Friday, October 20, 2006

Boston University study: Less stress leads to a longer life

NIH funds BU professors' research with centenarians
Lauren Magnuson

Not sweating the small stuff can now lead to a longer life, according to a 12-year Boston University study that found people who live more than 100 years tend to handle stressful situations better than others.

"That ability to shed stress is an important factor to longevity," BU professor Tom Perls said. "How much of a factor -- we don't know."

With funding from the National Institutes of Health, Perls began the New England Centenarian Study in 1994 and has since included subjects from around the world. These subjects, who must now be 105 or older to qualify for the study if they are women, answer questionnaires over the telephone and give researchers a blood sample.

Perls said centenarians as a whole scored low in "neuroticism," meaning they rarely dwell on stressful situations and experience little anxiety.

He additionally began an online life-expectancy calculator composed of 40 questions. Of the 30,000 respondents so far, only "60 percent of respondents felt that they were dealing okay with stress," Perls said. Seven to 10 percent of respondents said stress had a negative impact on their lives.

BU psychology professor Todd Farchione said the ability to shed stress, while partly a result of genetics, can also be learned.

"Both a nonspecific genetic predisposition in combination with environmental influences influence the way we respond to stress," he said.

Proper stress management has health benefits beyond longer life, according to Perls, because untamed stress "predisposes people to depression and anxiety . . . and can increase peoples' risk for stroke and heart disease."

He said the amount of stress in people's lives is not as important as the way people manage it. Farchione said the best method is for people to "accept their emotional response and to respond in a way that's going to be most adaptive and most consistent with the life they want to live."

Perls encouraged discovering "what activities are stressing you out, and if they're not avoidable, what can you do to decrease the impact of that stress." He suggested finding new activities that ease stress, including faith, exercise or "even learning to take a deep breath."

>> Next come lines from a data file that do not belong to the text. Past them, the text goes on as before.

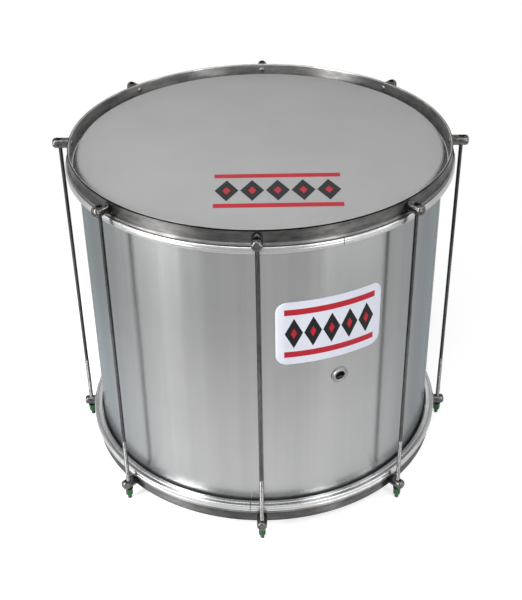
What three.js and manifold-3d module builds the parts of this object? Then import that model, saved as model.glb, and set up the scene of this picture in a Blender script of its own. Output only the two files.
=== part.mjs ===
// A surdo: a deep bass drum with an aluminium shell, two film heads and two steel counterhoops
// that eight tension rods draw together. Millimetres, +Z up. The origin is on the floor, on the
// drum's axis, and the rod ends stand on the floor. The air vent faces -Y, which is the front.

import * as THREE from 'three';
import { mergeVertices } from 'three/addons/utils/BufferGeometryUtils.js';
import Module from 'manifold-3d';

// Shell
const shellDiameter = 508;
const shellDepth = 450;
const shellWall = 1.2;
const bearingEdgeRadius = 4;
const bearingLipWidth = 9;

// Seam of the shell, at the rear
const seamStripWidth = 26;
const seamStripThickness = 1;
const seamStripEndMargin = 10;
const rivetCount = 6;
const rivetEdgeMargin = 12;
const rivetShankDiameter = 4.2;
const rivetHeadReach = 2.1;
const rivetHeadHeight = 1.8;
const rivetTailReach = 1.1;
const rivetTailHeight = 1.4;

// Film heads
const filmThickness = 0.35;
const filmTuckDepth = 6;
const collarSpace = 3.5;
const collarDepth = 9.5;

// Flesh hoops, which the film is fixed to
const fleshHoopWidth = 12;
const fleshHoopHeight = 10;
const fleshHoopCornerRadius = 2.2;
const fleshHoopJointGap = 1.2;
const topJointAngle = -1.6;
const bottomJointAngle = -28;

// Counterhoops
const counterhoopSetBack = 5;
const counterhoopWall = 2.5;
const counterhoopFlangeReach = 4;
const counterhoopFlangeThickness = 4;
const counterhoopAboveHead = 11.5;

// Tension rods
const rodThreadDiameter = 6;
const rodThreadRelief = 0.3;
const rodThreadLength = 109;
const rodTipBevel = 0.8;
const rodHeadReach = 1.2;
const rodHeadHeight = 2;
const rodOutsideFleshHoop = 6.5;
const rodEndBelowNut = 6.9;

// Lugs: turned studs that stand out from the counterhoops
const lugCount = 8;
const firstLugAngle = -24.5;
const lugWall = 4.25;
const lugAboveFlange = 0.3;
const lugTipBeyondRod = 10.3;
const lugTipRounding = 4.2;
const lugShankDiameter = 6;
const lugPeenReach = 1.2;
const lugPeenHeight = 1.2;
const rodHeadRecess = 5.5;

// Nuts and washers
const nutWall = 2;
const nutHeight = 12;
const nutRounding = 2.2;
const washerReach = 1.25;
const washerThickness = 1.2;

// Air vent
const ventHeightShare = 0.4933;
const ventBore = 13;
const ventBarrelWall = 1.5;
const ventRimReach = 1.25;
const ventRimHeight = 2.8;
const ventFlangeReach = 4.25;
const ventFlangeThickness = 1.4;
const ventLipReach = 1.75;
const ventLipThickness = 1;
const ventWasherReach = 4;
const ventWasherThickness = 1;

// Label on the shell
const labelWidth = 149;
const labelHeight = 96;
const labelCornerRadius = 15;
const labelThickness = 0.4;
const labelAngle = -3;
const labelAboveVent = 20;

// Clearances
const seatGap = 0.3;
const holeClearance = 0.3;
const cutOverrun = 2;
const weldDistance = 0.0001;

// Facets of round things
const facetsPerLug = 7;
const studFacets = 10;
const rodFacets = 8;
const holeFacets = 10;
const eyeletFacets = 16;
const arcSteps = 2;
const cornerSteps = 5;

// Radii
const shellRadius = shellDiameter / 2;
const shellInnerRadius = shellRadius - shellWall;
const fleshHoopInnerRadius = shellRadius + collarSpace;
const fleshHoopOuterRadius = fleshHoopInnerRadius + fleshHoopWidth;
const counterhoopInnerRadius = fleshHoopInnerRadius + counterhoopSetBack;
const counterhoopOuterRadius = counterhoopInnerRadius + counterhoopWall;
const counterhoopFlangeRadius = counterhoopOuterRadius + counterhoopFlangeReach;
const rodThreadRadius = rodThreadDiameter / 2;
const rodShankRadius = rodThreadRadius - rodThreadRelief;
const rodHeadRadius = rodThreadRadius + rodHeadReach;
const rodHoleRadius = rodThreadRadius + holeClearance;
const rodHeadHoleRadius = rodHeadRadius + holeClearance;
const rodCircleRadius = fleshHoopOuterRadius + rodOutsideFleshHoop + rodThreadRadius;
const lugStudRadius = rodThreadRadius + lugWall;
const lugTipRadius = rodCircleRadius + lugTipBeyondRod;
const lugShankRadius = lugShankDiameter / 2;
const rivetShankRadius = rivetShankDiameter / 2;
const ventBoreRadius = ventBore / 2;
const ventBarrelRadius = ventBoreRadius + ventBarrelWall;
const ventFlangeRadius = ventBarrelRadius + ventFlangeReach;

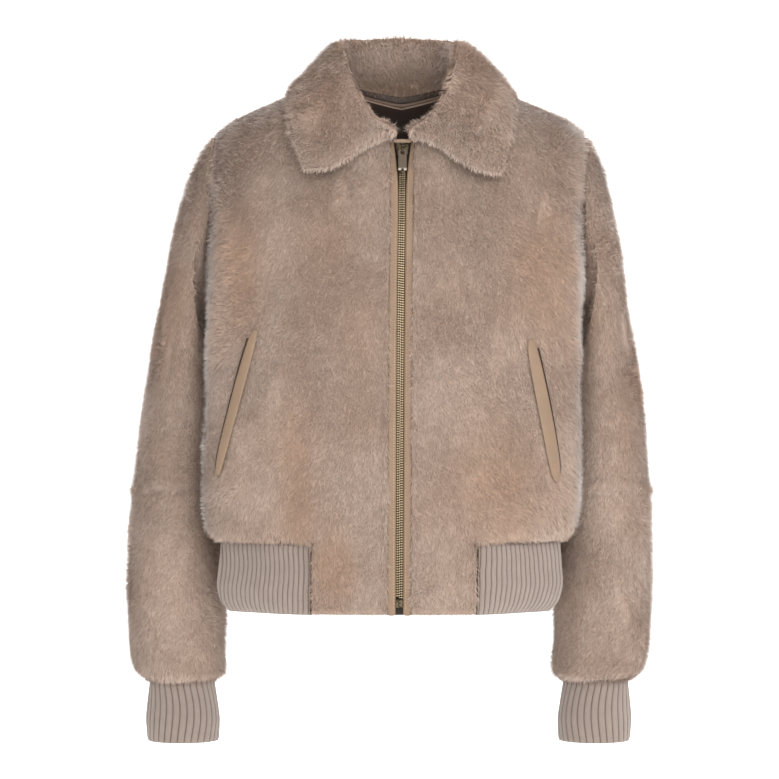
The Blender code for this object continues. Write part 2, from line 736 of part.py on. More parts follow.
def collar_half(tree, side):
    """Points of half the collar's hidden face, from the zip to the back middle."""
    front = neck_curve(NECK_FRONT, CUTS["neck_front"])
    back = neck_curve(NECK_BACK, CUTS["neck_back"])[::-1]
    neck = np.concatenate([front, back[1:]])
    dense = np.empty((2 * len(neck) - 1, 3))
    dense[0::2] = neck
    dense[1::2] = (neck[1:] + neck[:-1]) / 2
    steps = np.linalg.norm(np.diff(dense, axis=0), axis=1)
    share = np.concatenate([[0], np.cumsum(steps)]) / steps.sum()
    label = "left" if side > 0 else "right"
    fold = np.stack([along(COLLAR, f"fold_{a}", share) for a in "xyz"], axis=1)
    free = (f"{label}_x", "edge_y", f"{label}_z")
    edge = np.stack([along(COLLAR, column, share) for column in free], axis=1)
    hidden = []
    for n, f, e in zip(dense, fold, edge):
        up = unit(f - n)
        out = unit((e - f) - up * ((e - f) @ up))
        heart = f - up * FOLD_RADIUS + out * FOLD_RADIUS
        bend = [heart + way * FOLD_RADIUS for way in (-out, up, out)]
        path = [n, n + STAND_BEND * (f - n), *bend]
        for t in LEAF_STEPS:
            path.append(lifted(bend[-1] + (e - bend[-1]) * t, tree, LEAF_CLEAR))
        hidden.append(path)
    return np.array(hidden)


def build_collar(middle, fur, leather):
    halves = []
    for side, label in ((1, "left"), (-1, "right")):
        own = tree_of([mirrored(middle[label], side), mirrored(middle[f"back_{label}"], side)])
        halves.append(mirrored(collar_half(own, side), side))
    left, right = halves
    hidden = np.concatenate([left, right[::-1][1:]])
    normals = normals_of(hidden)
    if normals[len(normals) // 2, 1, 1] > 0:
        normals = -normals
    normals[:, 0] = neck_inward(hidden[:, 0])
    furred = hidden + normals * np.array(COLLAR_THICK)[None, :, None]
    outer, inner = furred.copy(), hidden.copy()
    pull_back(outer, inner, (slice(None), 0), (slice(None), 1), 2 * SEAM_GAP)
    wall("collar", outer, inner, fur)
    build_neck_tape(furred, normals, leather)


def front_line(middle):
    """The front's depth beside the zip, by height."""
    line = middle["left"][:, 0]
    order = np.argsort(line[:, 2])
    return line[order, 2], line[order, 1]


def strip(name, heights, left, right, front, back, line, material):
    """An upright strip that follows the front, between two widths and two depths."""
    heights = np.asarray(heights, float)
    depth = np.interp(heights, *line)
    left = np.broadcast_to(np.asarray(left, float), heights.shape)
    right = np.broadcast_to(np.asarray(right, float), heights.shape)
    outer = np.stack([np.stack([x, depth + front, heights], axis=1) for x in (left, right)], axis=1)
    inner = outer + np.array([0.0, back - front, 0.0])
    return wall(name, outer, inner, material)


def zip_heights(top, foot):
    return [top, *(h for h in ZIP_STEPS if foot < h < top), foot]


def build_zip(middle, leather, cloth, metal):
    line = front_line(middle)
    tall = zip_heights(TAPE["top"], TAPE["foot"])
    strip("zip_tape", tall, -TAPE["half"], TAPE["half"], TAPE["front"], TAPE["back"], line, cloth)
    links = zip_heights(ZIP["top"], ZIP["box"] + SEAM_GAP)
    strip("zip_chain", links, -ZIP["half"], ZIP["half"], ZIP["front"], ZIP["back"], line, metal)
    tall = zip_heights(BINDING["top"], BINDING["foot"])
    for side, label in ((1, "left"), (-1, "right")):
        near = side * np.interp(tall, FLARE["height"], FLARE["inner"])
        far = side * BINDING["outer"]
        strip(f"binding_{label}", tall, near, far, BINDING["front"], BINDING["back"], line, leather)
    ends = (ZIP["box"], ZIP["foot"])
    strip("zip_box", ends, -ZIP["half"], ZIP["half"], BOX_FRONT, ZIP["back"], line, metal)
    build_slider(line, metal)


def block(name, low, high):
    """A bevelled box between two corners, in millimetres."""
    low, high = np.array(low, float), np.array(high, float)
    bpy.ops.mesh.primitive_cube_add(size=1.0, location=tuple((low + high) / 2 * MM))
    obj = bpy.context.object
    obj.name = name
    obj.data.transform([
        [(high[0] - low[0]) * MM, 0, 0, 0],
        [0, (high[1] - low[1]) * MM, 0, 0],
        [0, 0, (high[2] - low[2]) * MM, 0],
        [0, 0, 0, 1],
    ])
    for collection in list(obj.users_collection):
        collection.objects.unlink(obj)
    bpy.data.collections[COLLECTION].objects.link(obj)
    return obj


def helper(obj):
    """Marks an object as a cutter or a joined shape that isn't a piece."""
    obj.hide_render = True
    obj.display_type = "WIRE"
    for collection in list(obj.users_collection):
        collection.objects.unlink(obj)
    bpy.data.collections["Helpers"].objects.link(obj)
    return obj


def boolean(obj, other, operation):
    modifier = obj.modifiers.new(operation.title(), "BOOLEAN")
    modifier.operation = operation
    modifier.solver = "EXACT"
    modifier.object = helper(other)


def bevel(obj, width):
    modifier = obj.modifiers.new("Bevel", "BEVEL")
    modifier.width = width * MM
    modifier.segments = 2
    modifier.limit_method = "ANGLE"


def build_slider(line, metal):
    """The slider and its pull, built upright and then leant back along the zip."""
    pivot = PULL["pivot"]
    spot = (float(along(SWAY, "zip", pivot)), float(np.interp(pivot, *line)), pivot)
    low, high = (float(np.interp(h, *line)) for h in (SLIDER["foot"], SLIDER["top"]))
    lean = math.atan2(high - low, SLIDER["top"] - SLIDER["foot"])
    place = Matrix.Translation(Vector(spot) * MM) @ Matrix.Rotation(-lean, 4, "X")
    hinge = SLIDER["front"] - BRIDGE["proud"]
    parts = slider_body(hinge, metal) + pull_tab(hinge, metal)
    bpy.context.view_layer.update()
    for obj in parts:
        obj.matrix_world = place @ obj.matrix_world


def slider_body(hinge, metal):
    """The slider with its stem and the ring that carries the pull."""
    top, foot = SLIDER["top"] - PULL["pivot"], SLIDER["foot"] - PULL["pivot"]
    half, short = SLIDER["half"], STEM["short"]
    slider = block("zip_slider", (-half, SLIDER["front"], foot), (half, SLIDER["seat"], top))
    for vertex in slider.data.vertices:
        if vertex.co.z > 0:
            vertex.co.x *= SLIDER["shoulder"]
    bevel(slider, SLIDER_EDGE)
    back = ZIP["back"] - short
    near, far = (-STEM["half"], STEM["front"], foot + short), (STEM["half"], back, top - short)
    stem = block("slider_stem", near, far)
    boolean(slider, stem, "UNION")
    bpy.ops.mesh.primitive_torus_add(
        major_radius=BRIDGE["radius"] * MM,
        minor_radius=BRIDGE["wire"] * MM,
        major_segments=24,
        minor_segments=8,
        location=(0, hinge * MM, 0),
        rotation=(0, math.pi / 2, 0),
    )
    arch = bpy.context.object
    arch.name = "slider_arch"
    boolean(slider, arch, "UNION")
    slider.data.materials.append(metal)
    return [slider, stem, arch]


def pull_tab(hinge, metal):
    """The pull with its eye and notch, hung on the slider's ring."""
    thick, wide, top, foot = PULL["thick"] / 2, PULL["half"], PULL["top"], -PULL["length"]
    near, far = hinge - CUTTER, hinge + CUTTER
    pull = block("zip_pull", (-wide, hinge - thick, foot), (wide, hinge + thick, top))
    eye = block("pull_eye", (-EYE["half"], near, -EYE["foot"]), (EYE["half"], far, -top))
    boolean(pull, eye, "DIFFERENCE")
    low, high = (-NOTCH["half"], near, foot - CUTTER), (NOTCH["half"], far, foot + NOTCH["deep"])
    notch = block("pull_notch", low, high)
    boolean(pull, notch, "DIFFERENCE")
    pull.data.materials.append(metal)
    move_origin(pull, (0, hinge, 0))
    return [pull, eye, notch]


def move_origin(obj, spot):
    """Sets an object's origin on its hinge without moving its shape."""
    spot = Vector(spot) * MM
    shift = obj.location - spot
    for vertex in obj.data.vertices:
        vertex.co += shift
    obj.location = spot


def build_welts(middle, leather):
    for side, label, rows in ((-1, "right", WELT_RIGHT), (1, "left", WELT_LEFT)):
        tree = tree_of([middle[label]])
        outer, inner = [], []
        for x, z, half in zip(rows["x"], rows["z"], rows["half"]):
            low, high = [], []
            for share in (-1, -0.5, 0, 0.5, 1):
                origin = Vector((x + share * half, -400, z))
                spot, normal, _, _ = tree.ray_cast(origin, Vector((0, 1, 0)))
                away = np.array(normal)
                away = away if away[1] < 0 else -away
                base = np.array(spot) + away * WELT_LIFT
                low.append(base)
                high.append(base + away * WELT_WALL * (WELT_EDGE if abs(share) == 1 else 1.0))
            inner.append(low)
            outer.append(high)
        wall(f"welt_{label}", np.array(outer), np.array(inner), leather)


def build_neck_tape(furred, normals, leather):
    """The leather strip inside the back neck, just above the seam."""
    near = np.nonzero((np.abs(furred[:, 0, 0]) < NECK_TAPE["half"]) & (furred[:, 0, 1] > 0))[0]
    rows = []
    for share in NECK_TAPE["shares"]:
        rows.append(furred[near, 0] * (1 - share) + furred[near, 1] * share)
    away = unit(normals[near, 0] * 0.3 + normals[near, 1] * 0.7)
    inner = np.array(rows) + away * NECK_TAPE["lift"]
    outer = inner + away * NECK_TAPE["thick"]
    wall("neck_tape", outer, inner, leather)


def main():
    for obj in list(bpy.data.objects):
        bpy.data.objects.remove(obj)
    for name in (COLLECTION, "Helpers"):
        bpy.context.scene.collection.children.link(bpy.data.collections.new(name))
    bpy.data.collections["Helpers"].hide_render = True
    fur = principled("Shearling", (0.39, 0.28, 0.22), 0.95)
    knit = principled("Rib knit", (0.36, 0.29, 0.25), 0.9)
    leather = principled("Leather", (0.45, 0.31, 0.20), 0.55)
    cloth = principled("Zip tape", (0.10, 0.07, 0.05), 0.85)
    metal = principled("Aged brass", (0.35, 0.29, 0.20), 0.35, 1.0)
    loop, centre, middle = build_body(fur)
    build_sleeves(loop, centre, fur)
    build_cuffs(knit)
    build_hem(knit)
    build_collar(middle, fur, leather)
    build_zip(middle, leather, cloth, metal)
    build_welts(middle, leather)


main()
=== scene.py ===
"""The looks of a shearling jacket: fur pile, suede, rib knit, leather and a metal zip on its solids."""

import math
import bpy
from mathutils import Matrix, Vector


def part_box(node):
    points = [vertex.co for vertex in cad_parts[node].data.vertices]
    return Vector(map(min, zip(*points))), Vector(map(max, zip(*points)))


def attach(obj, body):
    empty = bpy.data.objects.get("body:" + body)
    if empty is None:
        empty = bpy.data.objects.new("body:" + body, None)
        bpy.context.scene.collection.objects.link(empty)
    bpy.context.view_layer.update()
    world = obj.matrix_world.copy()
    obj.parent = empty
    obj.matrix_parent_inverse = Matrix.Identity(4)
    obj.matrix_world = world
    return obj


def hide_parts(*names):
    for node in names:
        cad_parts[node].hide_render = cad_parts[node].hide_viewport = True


bl_info = {
    "name": "Shearling jacket",
    "version": (1, 0, 0),
    "blender": (4, 5, 0),
    "location": "3D View > Sidebar > Jacket",
    "description": "Dresses the jacket in fur pile, suede, rib knit, leather and a metal zip",
    "category": "Object",
}

from functools import cache

import bmesh
import bpy
import numpy as np
from mathutils import Matrix, Vector, noise
from mathutils.bvhtree import BVHTree

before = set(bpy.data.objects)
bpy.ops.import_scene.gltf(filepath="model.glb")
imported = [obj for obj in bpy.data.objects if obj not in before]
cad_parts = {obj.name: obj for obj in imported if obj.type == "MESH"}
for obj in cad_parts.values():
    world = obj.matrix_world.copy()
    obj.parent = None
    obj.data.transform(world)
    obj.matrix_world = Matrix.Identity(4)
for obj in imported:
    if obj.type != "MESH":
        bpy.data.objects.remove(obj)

MM = 0.001
MERGE = 0.01 * MM
BODY = "jacket"

FRONTS = ("front_right", "front_left")
BACKS = ("back_right", "back_left")
SLEEVES = ("sleeve_upper_right", "sleeve_upper_left", "sleeve_lower_right", "sleeve_lower_left")
BINDINGS = ("binding_right", "binding_left")
WELTS = ("welt_right", "welt_left")
# Each leather's name and its colour in the trim's settings.
TAN = ("Tan nappa leather", "leather")
# The neck tape's brown is partly painted shade.
BROWN = ("Brown nappa leather", "neck")

# How many locks of fur stand on each cut of shearling.
LOCKS = {"front": 90000, "back": 70000, "sleeve_upper": 62000, "sleeve_lower": 42000, "collar": 80000}

# The middle of the torso leans with height: height and sideways place, in millimetres.
LEAN = ((-690, -12), (-525, -11), (-364, -8), (-204, -6), (-88, -2.5), (-24, 0), (90, 0))
# The zip leans less than the sides do.
ZIP_LEAN = ((-690, -1), (-525, -1), (-364, -0.5), (-204, 0.5), (-88, 2), (-24, 2.5), (90, 0))
YOKE = -70 * MM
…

Sarah Bottrell, who will be 102-years-old Oct. 22, said she joined the study two years ago on a friend's recommendation. She said sensibility and a sense of humor are her stress strategies.

"My greatest stress was when my mother had to have both legs amputated because of diabetes," the Marquette, Mich. resident said. "So many times we laughed about things that we knew were not laughable, but it made us feel better."

Bottrell said she lived an average life and does not smoke or drink alcohol. A music enthusiast, she said she maintains an active involvement with her church choir and attends many concerts.